同時,“玲瓏”的運營傾向也開始大幅向“切實解決問題”上轉移。
“25歲,雖處于人生的上升階段,但總有種種問題亟待解決。初入職場,既有無法趕超前輩的無力感,也有優秀同輩的競爭壓力,而情感生活也并不穩定。”
“玲瓏”,期望通過職場情感心理學的幫助,以及美妝穿搭技巧,幫助用戶解決現實與情感上的困擾。讓你作為個人,會更喜歡自己;作為社會人,更有競爭力。于是,“玲瓏”將slogan調整為——更美的生活,更好的自己。
明晰
2016年下半年的“玲瓏”,用“明晰”二字便能準確形容。App路徑更為明晰,用戶人群與需求更為明晰,商業模式也更為明晰。

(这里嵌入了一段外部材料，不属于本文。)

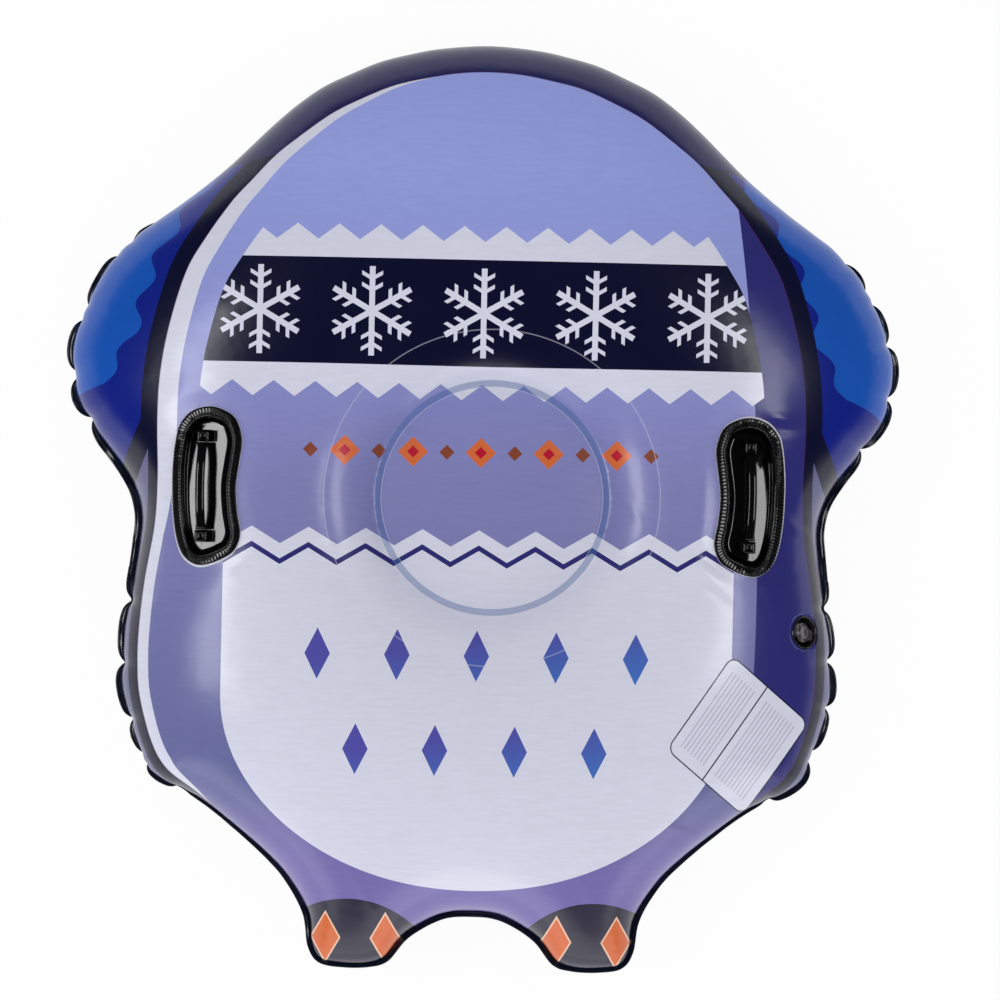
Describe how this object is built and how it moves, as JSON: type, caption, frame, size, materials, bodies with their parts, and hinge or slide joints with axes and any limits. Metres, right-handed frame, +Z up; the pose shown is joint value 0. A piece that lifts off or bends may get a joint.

“很多用戶都曾問過我們,哪里能買到這些美物。由此,我們萌生了在App里添加‘購買鏈接’的想法。而這也意味著‘玲瓏’向輕量級電商社群的過渡。”
早期,“玲瓏”不自己生產和研發產品,也不自己建倉做供應鏈和物流,而是把跟“玲瓏”調性相符合的品牌拓展過來,上到“好貨”貨架上,并以非常低的頻率實驗性的推給用戶。由最初的一個月兩次,增加到一周一次,繼而成為品類接近1000種、平均日上10個新品的常規“玲瓏好貨”模塊,這為“玲瓏”的好貨積累了大量的數據,也為“玲瓏”的轉型做了良好的鋪墊。
“這就仿佛是突然間,霧散了。”
于困困在高速清晰地梳理完“玲瓏”的脈絡后,微微低頭,講述了她作為一個傳統媒體人第一次創業的感受:“創業意味著身份的轉變,從管理一個小的采編團隊,到現在管理一個公司。我要對核心團隊的戰略與決策保持高度敏銳,既要知道大環境在發生怎樣的變化,也要清晰地了解我們的產品、用戶以及商戶的變化,并且能把他們都有機地結合起來,做一個方向性的調整。而這是非常考驗人的。”
創業教會人擁抱變化。它既有掙扎也有痛苦。它既是陌生的又是讓人興奮的,讓人體味迅速成長的快感。